_Your instructions_: Copy each line exactly. Leave nothing out.

_Collected material_:
------------------------------------------------------------------------
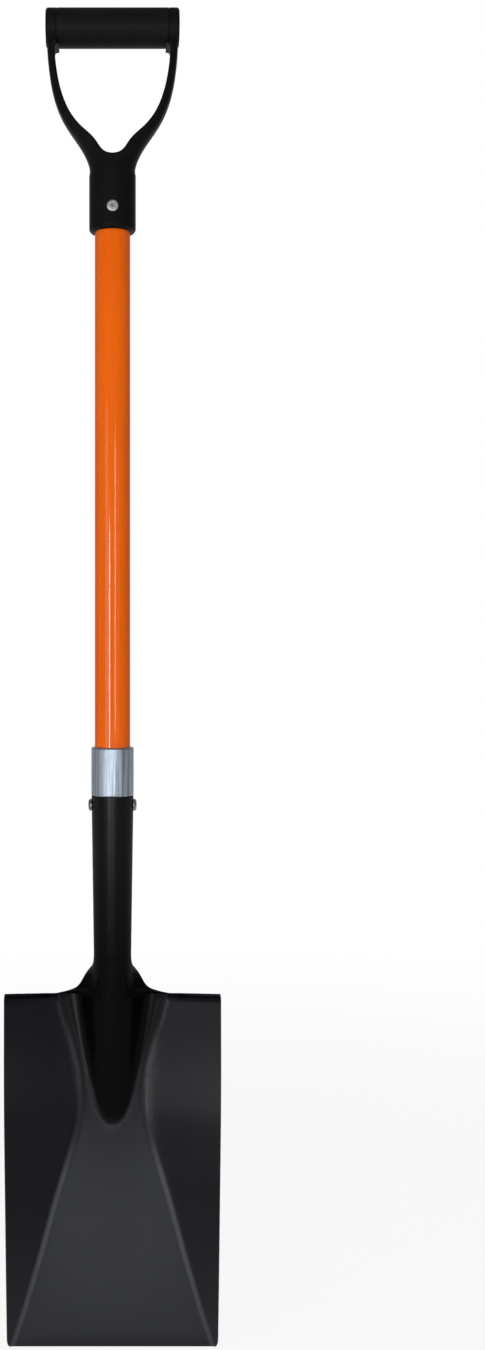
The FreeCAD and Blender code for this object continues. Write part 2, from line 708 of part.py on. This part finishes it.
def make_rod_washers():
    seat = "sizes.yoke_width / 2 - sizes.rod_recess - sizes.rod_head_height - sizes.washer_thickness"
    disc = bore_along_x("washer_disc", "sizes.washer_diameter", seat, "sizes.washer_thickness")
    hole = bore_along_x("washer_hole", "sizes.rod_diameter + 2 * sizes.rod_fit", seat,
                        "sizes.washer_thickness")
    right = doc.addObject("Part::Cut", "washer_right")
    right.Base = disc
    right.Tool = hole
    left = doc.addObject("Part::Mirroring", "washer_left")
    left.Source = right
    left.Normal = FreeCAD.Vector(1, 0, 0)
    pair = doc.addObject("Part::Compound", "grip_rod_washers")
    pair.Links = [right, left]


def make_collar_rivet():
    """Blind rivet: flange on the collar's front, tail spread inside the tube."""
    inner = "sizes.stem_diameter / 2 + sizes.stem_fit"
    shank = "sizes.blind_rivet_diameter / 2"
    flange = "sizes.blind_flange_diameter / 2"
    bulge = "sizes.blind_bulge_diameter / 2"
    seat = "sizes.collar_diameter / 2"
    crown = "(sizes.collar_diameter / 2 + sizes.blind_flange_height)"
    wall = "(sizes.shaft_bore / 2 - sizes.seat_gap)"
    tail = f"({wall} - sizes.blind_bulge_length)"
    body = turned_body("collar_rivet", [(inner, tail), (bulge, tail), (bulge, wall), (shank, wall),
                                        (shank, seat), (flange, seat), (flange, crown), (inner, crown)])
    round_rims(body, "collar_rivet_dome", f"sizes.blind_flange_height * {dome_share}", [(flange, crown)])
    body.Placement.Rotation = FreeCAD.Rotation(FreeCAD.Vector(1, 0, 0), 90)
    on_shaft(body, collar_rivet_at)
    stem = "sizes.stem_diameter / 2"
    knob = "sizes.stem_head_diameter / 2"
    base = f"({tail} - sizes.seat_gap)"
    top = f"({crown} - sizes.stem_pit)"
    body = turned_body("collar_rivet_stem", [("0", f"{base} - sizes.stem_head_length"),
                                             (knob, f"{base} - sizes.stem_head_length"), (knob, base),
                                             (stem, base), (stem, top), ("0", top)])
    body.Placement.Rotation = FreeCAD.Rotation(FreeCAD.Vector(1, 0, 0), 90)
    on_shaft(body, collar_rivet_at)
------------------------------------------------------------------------
_Expected answer_:
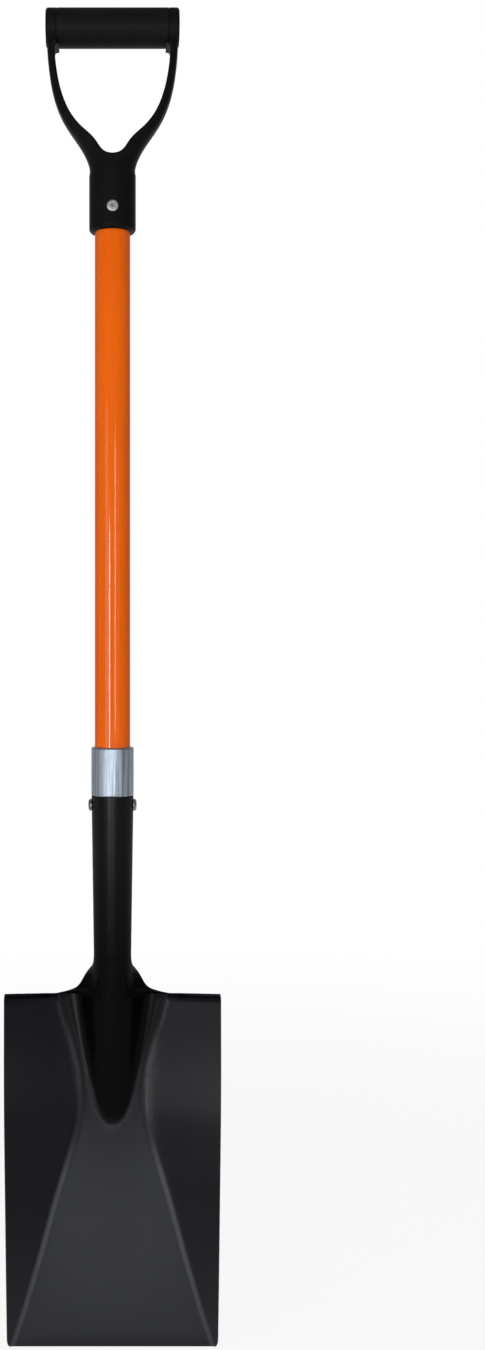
The FreeCAD and Blender code for this object continues. Write part 2, from line 708 of part.py on. This part finishes it.
def make_rod_washers():
    seat = "sizes.yoke_width / 2 - sizes.rod_recess - sizes.rod_head_height - sizes.washer_thickness"
    disc = bore_along_x("washer_disc", "sizes.washer_diameter", seat, "sizes.washer_thickness")
    hole = bore_along_x("washer_hole", "sizes.rod_diameter + 2 * sizes.rod_fit", seat,
                        "sizes.washer_thickness")
    right = doc.addObject("Part::Cut", "washer_right")
    right.Base = disc
    right.Tool = hole
    left = doc.addObject("Part::Mirroring", "washer_left")
    left.Source = right
    left.Normal = FreeCAD.Vector(1, 0, 0)
    pair = doc.addObject("Part::Compound", "grip_rod_washers")
    pair.Links = [right, left]


def make_collar_rivet():
    """Blind rivet: flange on the collar's front, tail spread inside the tube."""
    inner = "sizes.stem_diameter / 2 + sizes.stem_fit"
    shank = "sizes.blind_rivet_diameter / 2"
    flange = "sizes.blind_flange_diameter / 2"
    bulge = "sizes.blind_bulge_diameter / 2"
    seat = "sizes.collar_diameter / 2"
    crown = "(sizes.collar_diameter / 2 + sizes.blind_flange_height)"
    wall = "(sizes.shaft_bore / 2 - sizes.seat_gap)"
    tail = f"({wall} - sizes.blind_bulge_length)"
    body = turned_body("collar_rivet", [(inner, tail), (bulge, tail), (bulge, wall), (shank, wall),
                                        (shank, seat), (flange, seat), (flange, crown), (inner, crown)])
    round_rims(body, "collar_rivet_dome", f"sizes.blind_flange_height * {dome_share}", [(flange, crown)])
    body.Placement.Rotation = FreeCAD.Rotation(FreeCAD.Vector(1, 0, 0), 90)
    on_shaft(body, collar_rivet_at)
    stem = "sizes.stem_diameter / 2"
    knob = "sizes.stem_head_diameter / 2"
    base = f"({tail} - sizes.seat_gap)"
    top = f"({crown} - sizes.stem_pit)"
    body = turned_body("collar_rivet_stem", [("0", f"{base} - sizes.stem_head_length"),
                                             (knob, f"{base} - sizes.stem_head_length"), (knob, base),
                                             (stem, base), (stem, top), ("0", top)])
    body.Placement.Rotation = FreeCAD.Rotation(FreeCAD.Vector(1, 0, 0), 90)
    on_shaft(body, collar_rivet_at)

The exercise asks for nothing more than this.